> Modeling code records
________________________________________

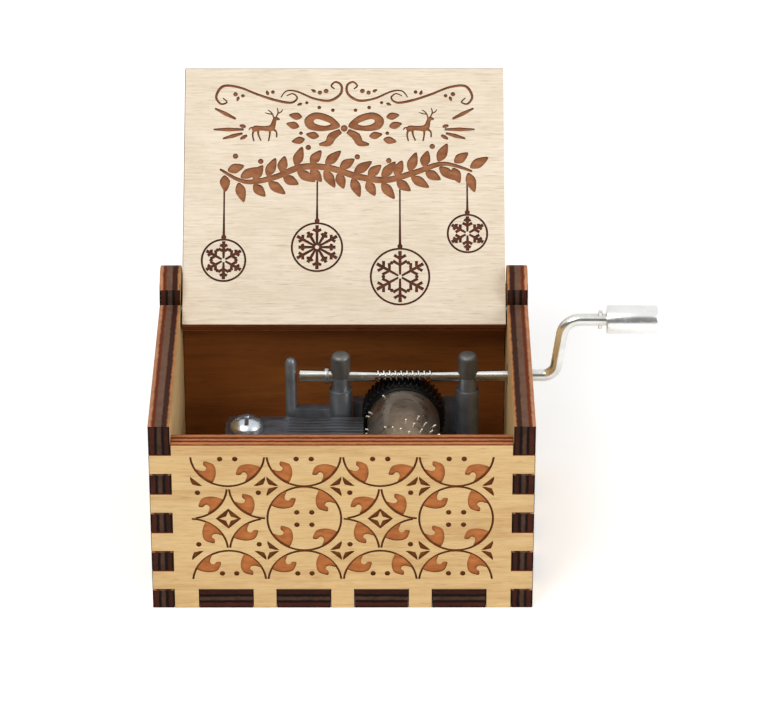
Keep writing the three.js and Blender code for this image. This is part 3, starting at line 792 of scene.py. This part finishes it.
def finish_panel(panel, node, body, outward, outer_face):
    """Paints shade onto the engraving's walls with the darker line colour, writes each vertex's depth into
    the sheet and finishes it.
    """
    outward = Vector(outward)
    for face in panel.data.polygons:
        # Painted shade: a recess's walls take the darker line colour for the shade that falls inside it.
        if face.material_index == FLOOR and abs(face.normal.dot(outward)) < 0.5:
            face.material_index = RIM
    depth = panel.data.attributes.new("depth", "FLOAT", "POINT")
    for vertex, value in zip(panel.data.vertices, depth.data):
        value.value = (outer_face - vertex.co.dot(outward)) / PLY
    finish(panel, node + "_wood", body, [node])


def case_panel(node, outward, outer_face, across, columns, outer_wood, inner_wood, top):
    """A side of the case with its lattice. `across` is the ornament's left-to-right direction."""
    panel = copy_of(node)
    bevel(panel, PANEL_BEVEL, 1)
    materials = (outer_wood, DARK_EDGE, LEAF_BROWN, LINE_AND_WALL_SHADE_BROWN, inner_wood, top)
    paint_panel(panel, materials, outward)
    centre = Vector(outward) * outer_face + Vector((0, 0, LATTICE_Z))
    matrix = axes(across, (0, 0, 1), centre)
    rings, arcs, leaves = lattice(columns)
    engrave(panel, rings, ENGRAVING_DEPTH, matrix, RIM)
    engrave(panel, arcs, ENGRAVING_DEPTH - 0.02, matrix, RIM)
    engrave(panel, leaves, ENGRAVING_DEPTH - 0.06, matrix, FLOOR)
    finish_panel(panel, node, "case", outward, outer_face)


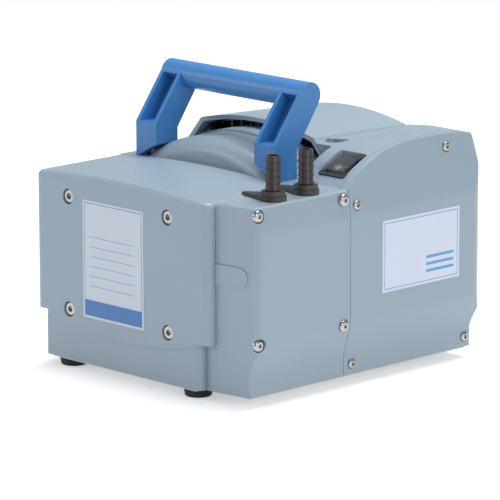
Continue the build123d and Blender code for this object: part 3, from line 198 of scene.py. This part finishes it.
def metal(name, colour, pattern_mm, roughness, stretch=(1.0, 1.0, 1.0), bump=0.1):
    """A bare metal with a machined, rolled or cast surface. Its pattern may be drawn out along one axis."""
    material, tree = blank(name)
    place = node(tree, "ShaderNodeTexCoord")
    turned = node(tree, "ShaderNodeMapping", {"Scale": stretch}, {"Vector": place.outputs["Object"]})
    grain = node(
        tree,
        "ShaderNodeTexNoise",
        {"Scale": 1.0 / (pattern_mm * MM), "Detail": 4.0, "Roughness": 0.6},
        {"Vector": turned.outputs["Vector"]},
    )
    base = linear(colour)
    dark = [c * 0.86 for c in base[:3]] + [1.0]
    tint = node(tree, "ShaderNodeMix", {"data_type": "RGBA", 6: dark, 7: base}, {0: grain.outputs["Fac"]})
    shine = node(
        tree,
        "ShaderNodeMapRange",
        {"To Min": roughness * 0.8, "To Max": roughness * 1.25},
        {"Value": grain.outputs["Fac"]},
    )
    relief = node(
        tree,
        "ShaderNodeBump",
        {"Strength": bump, "Distance": pattern_mm * MM * 0.2},
        {"Height": grain.outputs["Fac"]},
    )
    shader = node(
        tree,
        "ShaderNodeBsdfPrincipled",
        {"Metallic": 1.0},
        {
            "Base Color": tint.outputs[2],
            "Roughness": shine.outputs["Result"],
            "Normal": relief.outputs["Normal"],
        },
    )
    node(tree, "ShaderNodeOutputMaterial", None, {"Surface": shader.outputs[0]})
    return material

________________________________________

> EXERCISE AIM
Every record above needs to be repeated word for word.

> SOLUTION FOR THIS PROBLEM
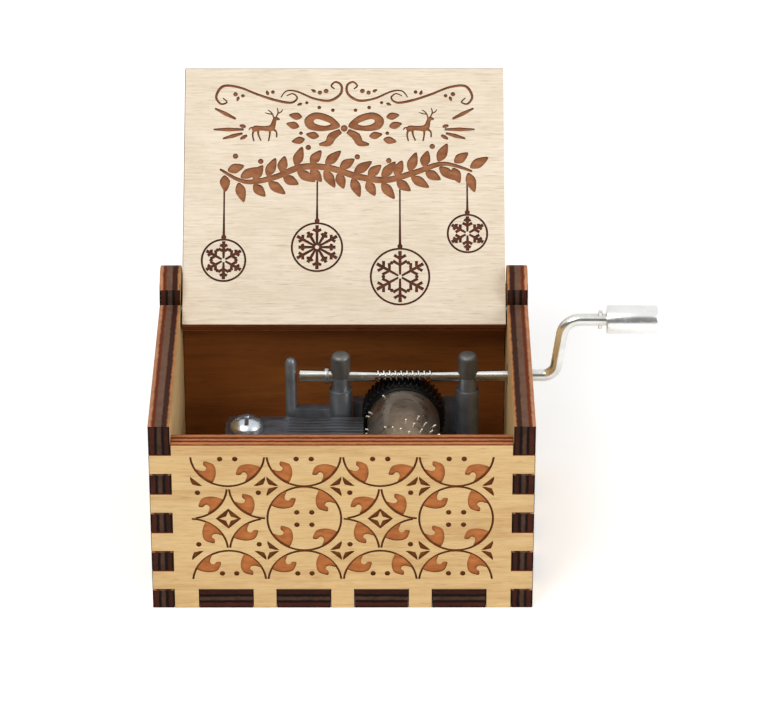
Keep writing the three.js and Blender code for this image. This is part 3, starting at line 792 of scene.py. This part finishes it.
def finish_panel(panel, node, body, outward, outer_face):
    """Paints shade onto the engraving's walls with the darker line colour, writes each vertex's depth into
    the sheet and finishes it.
    """
    outward = Vector(outward)
    for face in panel.data.polygons:
        # Painted shade: a recess's walls take the darker line colour for the shade that falls inside it.
        if face.material_index == FLOOR and abs(face.normal.dot(outward)) < 0.5:
            face.material_index = RIM
    depth = panel.data.attributes.new("depth", "FLOAT", "POINT")
    for vertex, value in zip(panel.data.vertices, depth.data):
        value.value = (outer_face - vertex.co.dot(outward)) / PLY
    finish(panel, node + "_wood", body, [node])


def case_panel(node, outward, outer_face, across, columns, outer_wood, inner_wood, top):
    """A side of the case with its lattice. `across` is the ornament's left-to-right direction."""
    panel = copy_of(node)
    bevel(panel, PANEL_BEVEL, 1)
    materials = (outer_wood, DARK_EDGE, LEAF_BROWN, LINE_AND_WALL_SHADE_BROWN, inner_wood, top)
    paint_panel(panel, materials, outward)
    centre = Vector(outward) * outer_face + Vector((0, 0, LATTICE_Z))
    matrix = axes(across, (0, 0, 1), centre)
    rings, arcs, leaves = lattice(columns)
    engrave(panel, rings, ENGRAVING_DEPTH, matrix, RIM)
    engrave(panel, arcs, ENGRAVING_DEPTH - 0.02, matrix, RIM)
    engrave(panel, leaves, ENGRAVING_DEPTH - 0.06, matrix, FLOOR)
    finish_panel(panel, node, "case", outward, outer_face)


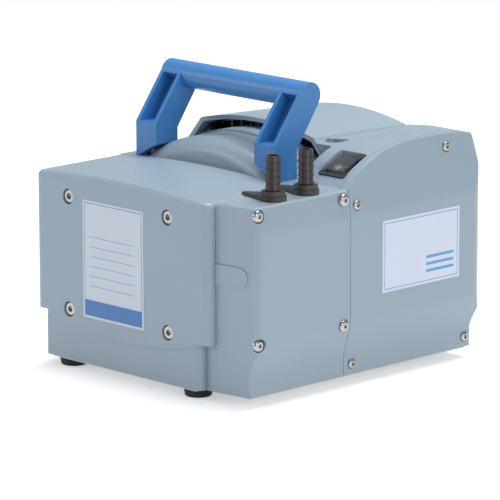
Continue the build123d and Blender code for this object: part 3, from line 198 of scene.py. This part finishes it.
def metal(name, colour, pattern_mm, roughness, stretch=(1.0, 1.0, 1.0), bump=0.1):
    """A bare metal with a machined, rolled or cast surface. Its pattern may be drawn out along one axis."""
    material, tree = blank(name)
    place = node(tree, "ShaderNodeTexCoord")
    turned = node(tree, "ShaderNodeMapping", {"Scale": stretch}, {"Vector": place.outputs["Object"]})
    grain = node(
        tree,
        "ShaderNodeTexNoise",
        {"Scale": 1.0 / (pattern_mm * MM), "Detail": 4.0, "Roughness": 0.6},
        {"Vector": turned.outputs["Vector"]},
    )
    base = linear(colour)
    dark = [c * 0.86 for c in base[:3]] + [1.0]
    tint = node(tree, "ShaderNodeMix", {"data_type": "RGBA", 6: dark, 7: base}, {0: grain.outputs["Fac"]})
    shine = node(
        tree,
        "ShaderNodeMapRange",
        {"To Min": roughness * 0.8, "To Max": roughness * 1.25},
        {"Value": grain.outputs["Fac"]},
    )
    relief = node(
        tree,
        "ShaderNodeBump",
        {"Strength": bump, "Distance": pattern_mm * MM * 0.2},
        {"Height": grain.outputs["Fac"]},
    )
    shader = node(
        tree,
        "ShaderNodeBsdfPrincipled",
        {"Metallic": 1.0},
        {
            "Base Color": tint.outputs[2],
            "Roughness": shine.outputs["Result"],
            "Normal": relief.outputs["Normal"],
        },
    )
    node(tree, "ShaderNodeOutputMaterial", None, {"Surface": shader.outputs[0]})
    return material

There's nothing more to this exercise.